--- Begin Data segment ---

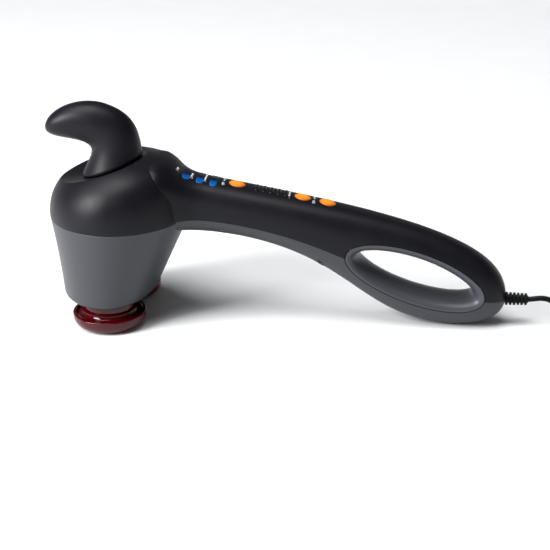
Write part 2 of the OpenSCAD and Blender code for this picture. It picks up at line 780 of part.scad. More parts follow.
module motor_magnets() color([0.2, 0.2, 0.2]) place() difference() {
  disc_x(can_x[0] + 7, can_x[1] - 8, motor_r - can_wall, 0, motor_h);
  disc_x(can_x[0] + 6, can_x[1] - 7, motor_r - can_wall - magnet_t, 0, motor_h);
  block([can_x[0] + 6, -4, motor_h - motor_r], [can_x[1] - 7, 4, motor_h + motor_r]);
}

module motor_screws() color(steel) place() for (y = [-12, 12]) {
  disc_x(plate_x[0] - 1.6, plate_x[0], 2.6, y, motor_h);
  disc_x(plate_x[0] - 0.1, can_x[0] + can_wall + 1, screw_r, y, motor_h);
}

disc_x0 = -9.6;
disc_t = 3.7;

module motor_shaft() color(steel) place() disc_x(disc_x0, can_x[1] + 3.7, shaft_r, 0, motor_h);

module armature() color([0.6, 0.35, 0.2]) place() difference() {
  union() {
    disc_x(can_x[0] + 9, can_x[1] - 12, motor_r - can_wall - magnet_t - 0.5, 0, motor_h);
    disc_x(can_x[1] - 12.1, can_x[1] - 5, 5, 0, motor_h);
  }
  disc_x(can_x[0] + 8, can_x[1], shaft_r, 0, motor_h);
}

module crank_disc() color(steel) place() difference() {
  union() {
    intersection() {
      disc_x(disc_x0, disc_x0 + disc_t, 9.5, 0, motor_h);
      block([disc_x0 - 1, -9.5, motor_h - 9.5], [disc_x0 + disc_t + 1, 9.5, motor_h + 6.2]);
    }
    disc_x(fork_x[0] - 1.5, disc_x0 + 0.1, 1.5, 0, motor_h + crank_throw);
  }
  disc_x(disc_x0 - 0.01, disc_x0 + disc_t + 1, shaft_r, 0, motor_h);
}

module crank_roller() color(steel) place() difference() {
  disc_x(fork_x[0] - 0.5, fork_x[1] + 0.5, roller_r, 0, motor_h + crank_throw);
  disc_x(fork_x[0] - 2, fork_x[1] + 2, 1.5, 0, motor_h + crank_throw);
}

// ---------------------------------------------------------------- controls

board_x = [69, 204];
board_drop = 11.5;
board_w = 21;
board_a = top_pt(reach(top_curve, board_x[0])) - [0, board_drop];
board_b = top_pt(reach(top_curve, board_x[1])) - [0, board_drop];
board_slope = atan2(board_a[1] - board_b[1], board_b[0] - board_a[0]);
board_screw_x = [100.5, 179.5];
board_screw_y = 7.5;

function board_z(x) = board_a[1] - (x - board_a[0]) * tan(board_slope);

// Distance from the cover's top line down to the board, along the button's axis
function to_board(x) = (top_pt(reach(top_curve, x))[1] - board_z(x)) * cos(board_slope);

// Frame on the board's upper face at x
module on_board(x) translate([x, 0, board_z(x)]) rotate([0, board_slope, 0]) children();

module at_board_screws() for (x = board_screw_x, y = [-board_screw_y, board_screw_y])
  on_board(x) translate([0, y, 0]) children();

module board_posts() at_board_screws() cylinder(h = board_drop - 2.2, r = 2.6, $fn = 32);
module board_bores() at_board_screws() translate([0, 0, -1]) cylinder(h = 8, r = 1, $fn = 24);

module control_board() color([0.1, 0.35, 0.2]) place() {
  difference() {
    on_board(board_x[0]) translate([0, -board_w / 2, -board_t])
      cube([norm(board_b - board_a), board_w, board_t]);
    at_board_screws() translate([0, 0, -5]) cylinder(h = 10, r = 1.1, $fn = 24);
  }
  for (x = window_x) on_board(max(x, board_x[0] + 2)) block([-2, -8, 0], [2, 8, 2]);
  for (x = level_x) on_board(x) block([-1, -4, 0], [1, 4, 2]);
}

module board_screws() color(steel) place() at_board_screws() {
  translate([0, 0, -board_t - 1.4]) cylinder(h = 1.4, r = 2, $fn = 32);
  translate([0, 0, -board_t - 0.1]) cylinder(h = board_t + 5, r = 1, $fn = 24);
}

flange_z = -wall - 1.3;
flange_t = 1.2;
stem_low = flange_z - flange_t - 1.4;

module tact_switches() color([0.2, 0.2, 0.22]) place() for (x = button_x) on_top(x) {
  drop = to_board(x);
  low = stem_low - button_travel - 0.1;
  block([-3, -3, -drop + 0.1], [3, 3, low - 0.8]);
  translate([0, 0, -drop + 1]) cylinder(h = low + drop - 1, r = 1.7, $fn = 32);
}

module button(x) color(orange) place() on_top(x) union() {
  intersection() {
    translate([0, 0, flange_z]) cylinder(h = button_proud - flange_z, d = button_d, $fn = 64);
    translate([0, 0, button_proud - 24]) sphere(r = 24, $fn = 96);
  }
  translate([0, 0, flange_z - flange_t]) cylinder(h = flange_t + 0.1, r = button_d / 2 + 1, $fn = 64);
  translate([0, 0, stem_low]) cylinder(h = 2, r = 1.7, $fn = 32);
}

module power_button() button(button_x[0]);
module speed_button() button(button_x[1]);
module heat_button() button(button_x[2]);

module light_windows() color([0.1, 0.35, 0.85]) place() for (x = window_x) on_top(x) intersection() {
  slot(window_l, window_w, 9, -6.5);
  translate([-10, 0, -70]) rotate([0, 90, 0]) cylinder(h = 20, r = 70.2, $fn = 128);
}

module level_windows() color([0.05, 0.05, 0.06]) place() for (x = level_x) on_top(x) intersection() {
  slot(level_l, level_w, 9, -5);
  translate([-10, 0, -70]) rotate([0, 90, 0]) cylinder(h = 20, r = 70.6, $fn = 128);
}

supply_x = [80, 136];
supply_h = deck_h - 47.4;
supply_pegs = [86, 130];

module power_board() color([0.1, 0.35, 0.2]) place() union() {
  block([supply_x[0], -10, supply_h], [supply_x[1], 10, supply_h + board_t]);
  block([88, -8, supply_h + 1], [100, 8, supply_h + 12]);
  block([supply_x[1] - 8, -9, supply_h + 1], [supply_x[1], -1, supply_h + 9]);
  translate([110, 3.5, supply_h + 1]) cylinder(h = 12, r = 4.5, $fn = 32);
  translate([121, 4, supply_h + 1]) cylinder(h = 8, r = 4, $fn = 32);
}

module housing_screws() color(steel) place() {
  at_head_screws() panel_screw(well_h, parting_h + thread_l - 1);
  for (x = side_screw_x, y = [-side_screw_y, side_screw_y]) translate([x, y, 0])
    panel_screw(side_seat(x), height_at(joint_curve, x) + thread_l - 1);
}

wire_r = 0.9;
ribbon_x = 116;
motor_wire = [
  [supply_x[0] + 4, 3, supply_h + board_t + wire_r], [76, 3, supply_h + 7], [70, 3, port_h - 4],
  [65, 3, port_h], [60, 4, port_h - 2], [57, 7, motor_h + 12], [55, 9, motor_h + 7],
  [motor_back + 0.5, 9, motor_h + 5]
];

// Two wires from the power board to the motor, and a flat lead up to the control board
module inner_wires() color([0.6, 0.1, 0.1]) place() {
  sweep(through(motor_wire, 2), wire_r, 8);
  sweep([for (p = through(motor_wire, 2)) [p[0], -p[1], p[2]]], wire_r, 8);
  block([ribbon_x, -6, supply_h + board_t], [ribbon_x + 1, 6, board_z(ribbon_x + 1) - 1.1 * board_t]);
}

// ---------------------------------------------------------------- cord

rib_n = 6;
rib_pitch = relief_l / rib_n;

module strain_relief() color(black) place() translate([handle_end, 0, relief_h])
  rotate([0, 90, 0]) difference() {
  union() {
    translate([0, 0, -collar_in]) cylinder(h = collar_in + 1, r = collar_r, $fn = 48);
    translate([0, 0, -collar_in]) cylinder(h = 2.2, r = collar_r + 1.2, $fn = 48);
    for (k = [0:rib_n - 1]) translate([0, 0, k * rib_pitch])
      cylinder(h = rib_pitch * 0.62, r = relief_r - 0.12 * k, $fn = 48);
    cylinder(h = relief_l, r1 = collar_r, r2 = cord_d / 2 + 1, $fn = 48);
  }
  translate([0, 0, -collar_in - 1]) cylinder(h = collar_in + relief_l + 2, r = cord_d / 2 + seam, $fn = 48);
}

module cord_clamp() color(black) place() difference() {
  block([clamp_x[0], -clamp_y - 2.6, clamp_h], [clamp_x[1], clamp_y + 2.6, clamp_h + 2.5]);
  for (y = [-clamp_y, clamp_y]) translate([clamp_mid, y, 0]) cylinder(h = 50, r = 1.2, $fn = 24);
}

module clamp_screws() color(steel) place() for (y = [-clamp_y, clamp_y])
  translate([clamp_mid, y, clamp_h]) {
    translate([0, 0, 2.5]) cylinder(h = 1.6, r = 2.3, $fn = 32);
    translate([0, 0, -7]) cylinder(h = 9.6, r = 1.2, $fn = 24);
  }

// Height halfway between the loop's opening and the handle's top line
function over_loop(x) =
  let (
    u = (x - loop_x) * cos(loop_tilt) / loop_a,
    rim = loop_h - (x - loop_x) * tan(loop_tilt) + loop_b * sqrt(max(0, 1 - u * u)) / cos(loop_tilt)
  )
  (rim + height_at(top_curve, x)) / 2;

// Lead inside the handle, over the loop to the power board
lead_h = relief_h + 0.05;
lead_route = concat(
  [for (q = [[0.2, 0], [6, 0], [12.5, 0], [15.6, 1.9], [17.4, 7.3], [17.1, 16.3], [21, 26.3], [28, 34.3]])
    [handle_end - q[0], 0, lead_h + q[1]]],
  [for (x = [310, 293, 273, 250]) [x, 0, over_loop(x)]],
  [for (x = [222, 195, 168]) [x, 0, supply_h]],
  [[152, -3, supply_h + 2], [143, -5, supply_h + 4.5], [supply_x[1] + 0.4, -5, supply_h + 5]]
);

module inner_lead() color([0.2, 0.2, 0.2]) place() sweep(through(lead_route, 2), cord_d / 2 - 0.1, 8);

// Where the cord isn't coiled, its route goes through these points. It falls to the floor
// from the strain relief and runs into the coil. The tail leaves the coil for the plug.
cord_route = [
  [349, 0, 23.6], [360, 0, 23.6], [369.5, 0, 23.6], [376, 0, 24.6], [382, 0, 25], [389, 0, 23.2],
  [397, 0, 18.4], [405, -0.6, 11.6], [414, -1.6, 6], [424, -2.5, 3.6], [432, -2.8, 3.2]
];
tail_route = [
  [471.8, 36, 17.6], [471.8, 43, 16.4], [471.8, 50, 13.2], [471.8, 57, 9], [471.8, 64, 5.4],
  [471.8, 71, 3.3], [471.8, 79, 2.9], [471.8, 87, 4.3], [471.8, 94, 6.2], [471.8, 99.5, 6.9],
  [471.8, 105, 6.9]
];

module cord() color(black) place() sweep(through(cord_route, 3), cord_d / 2, 8);
module cord_tail() color(black) place() sweep(through(tail_route, 3), cord_d / 2, 8);

// Coil of four layers of three turns, held by a strap
coil_x = 438;
coil_y = 31;
coil_turns = 3;
coil_layers = 4;
coil_r = 29;
strap_t = 0.8;
strap_w = 12;
coil_in = coil_r - coil_turns * cord_d / 2;
coil_out = coil_r + coil_turns * cord_d / 2;
coil_h = coil_layers * cord_d;

module cord_coil() color(black) place() translate([coil_x, coil_y, strap_t]) rotate_extrude($fn = 96)
  translate([coil_in, 0]) square([coil_out - coil_in, coil_h]);

module coil_tie() color(grey) place() translate([coil_x, coil_y, 0]) rotate(135) difference() {
  block([coil_in - strap_t - 0.8, -strap_w / 2, 0],
    [coil_out + strap_t, strap_w / 2, coil_h + 2 * strap_t]);
  translate([0, 0, strap_t]) difference() {
    cylinder(h = coil_h, r = coil_out, $fn = 96);
    translate([0, 0, -1]) cylinder(h = coil_h + 2, r = coil_in, $fn = 96);
  }
}

plug_y = 100;
plug_h = 6.9;
boot_l = 20;
shell_l = 35;

// Half outlines of the plug: width and thickness along its length
plug_plan = [[5.2, 0], [6.4, 5], [9.6, 12], [12.4, 18], [13.2, 24], [13.2, shell_l]];
plug_side = [[4.8, 0], [6.2, 7], [6.8, 14], [6.8, shell_l]];

module mirrored(half, h) linear_extrude(h, center = true)
  polygon(concat(half, [for (i = [len(half) - 1:-1:0]) [-half[i][0], half[i][1]]]));

module at_plug() translate([471.8, plug_y, plug_h]) children();

module plug_body() color(black) place() at_plug() difference() {
  union() {
    translate([0, boot_l, 0]) intersection() {
      mirrored(plug_plan, 20);
      rotate([0, 90, 0]) mirrored(plug_side, 40);
    }
    rotate([-90, 0, 0]) cylinder(h = boot_l + 1, r1 = cord_d / 2 + 1, r2 = 5, $fn = 48);
  }
  rotate([-90, 0, 0]) translate([0, 0, -1]) cylinder(h = 7, r = cord_d / 2 + seam, $fn = 48);
}

module plug_pins() color(steel) place() at_plug() for (side = [-1, 1])
  translate([side * pin_pitch / 2, boot_l + shell_l, 0]) rotate([-90, 0, 0]) {
    cylinder(h = pin_l - 1, r = pin_r, $fn = 48);
    translate([0, 0, pin_l - 1]) cylinder(h = 1, r1 = pin_r, r2 = pin_r - 0.8, $fn = 48);
  }

head_dome();
head_body();
handle_cover();
handle_base();
loop_liner();
hook_knob();
swivel_spindle();
swivel_washer();
swivel_screw();
rocker_beam();
node_cap_left();
node_cap_right();
led_board_left();
led_board_right();
drive_frame();
frame_screws();
pivot_pin();
pivot_bushes();
motor_can();
motor_end_cap();
motor_magnets();
motor_screws();
motor_shaft();
armature();
crank_disc();
crank_roller();
control_board();
board_screws();
tact_switches();
power_board();
inner_wires();
inner_lead();
housing_screws();
power_button();
speed_button();
heat_button();
light_windows();
level_windows();
strain_relief();
cord_clamp();
clamp_screws();
cord();
cord_coil();
cord_tail();
coil_tie();
plug_body();
plug_pins();
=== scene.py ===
# Corded two-node percussion massager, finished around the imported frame.
# Shapes are worked out in millimetres from the line of the two nodes, and toFrame() moves
# them to the frame.
import json
import math

import bmesh
import bpy
import numpy as np
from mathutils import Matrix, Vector


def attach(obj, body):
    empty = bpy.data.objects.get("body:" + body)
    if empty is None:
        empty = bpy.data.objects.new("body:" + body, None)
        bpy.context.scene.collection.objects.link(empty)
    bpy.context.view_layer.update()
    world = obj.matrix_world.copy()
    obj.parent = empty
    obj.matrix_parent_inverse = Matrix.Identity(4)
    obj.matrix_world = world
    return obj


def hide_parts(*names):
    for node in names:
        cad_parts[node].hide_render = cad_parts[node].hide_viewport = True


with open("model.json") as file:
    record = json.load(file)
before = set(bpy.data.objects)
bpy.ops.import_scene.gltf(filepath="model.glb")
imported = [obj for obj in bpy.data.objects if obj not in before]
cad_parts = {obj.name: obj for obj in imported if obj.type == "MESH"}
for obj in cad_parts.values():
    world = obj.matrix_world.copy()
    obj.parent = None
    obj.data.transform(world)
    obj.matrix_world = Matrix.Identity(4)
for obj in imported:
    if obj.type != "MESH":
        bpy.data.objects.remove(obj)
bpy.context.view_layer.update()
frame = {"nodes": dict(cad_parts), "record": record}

nodeLine = 146.45  # from the line of the nodes to the frame's origin, along X


def toFrame(points):
    return (np.asarray(points, float) - [nodeLine, 0, 0]) / 1000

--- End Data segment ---

[Requirement]:
Starting at the line that contains "bpy.context.scene.collection.objects.link(empty)", copy each line exactly through the end of the listing above. Include that first line and the last one, and add nothing.

[Answer to the exercise]:
        bpy.context.scene.collection.objects.link(empty)
    bpy.context.view_layer.update()
    world = obj.matrix_world.copy()
    obj.parent = empty
    obj.matrix_parent_inverse = Matrix.Identity(4)
    obj.matrix_world = world
    return obj


def hide_parts(*names):
    for node in names:
        cad_parts[node].hide_render = cad_parts[node].hide_viewport = True


with open("model.json") as file:
    record = json.load(file)
before = set(bpy.data.objects)
bpy.ops.import_scene.gltf(filepath="model.glb")
imported = [obj for obj in bpy.data.objects if obj not in before]
cad_parts = {obj.name: obj for obj in imported if obj.type == "MESH"}
for obj in cad_parts.values():
    world = obj.matrix_world.copy()
    obj.parent = None
    obj.data.transform(world)
    obj.matrix_world = Matrix.Identity(4)
for obj in imported:
    if obj.type != "MESH":
        bpy.data.objects.remove(obj)
bpy.context.view_layer.update()
frame = {"nodes": dict(cad_parts), "record": record}

nodeLine = 146.45  # from the line of the nodes to the frame's origin, along X


def toFrame(points):
    return (np.asarray(points, float) - [nodeLine, 0, 0]) / 1000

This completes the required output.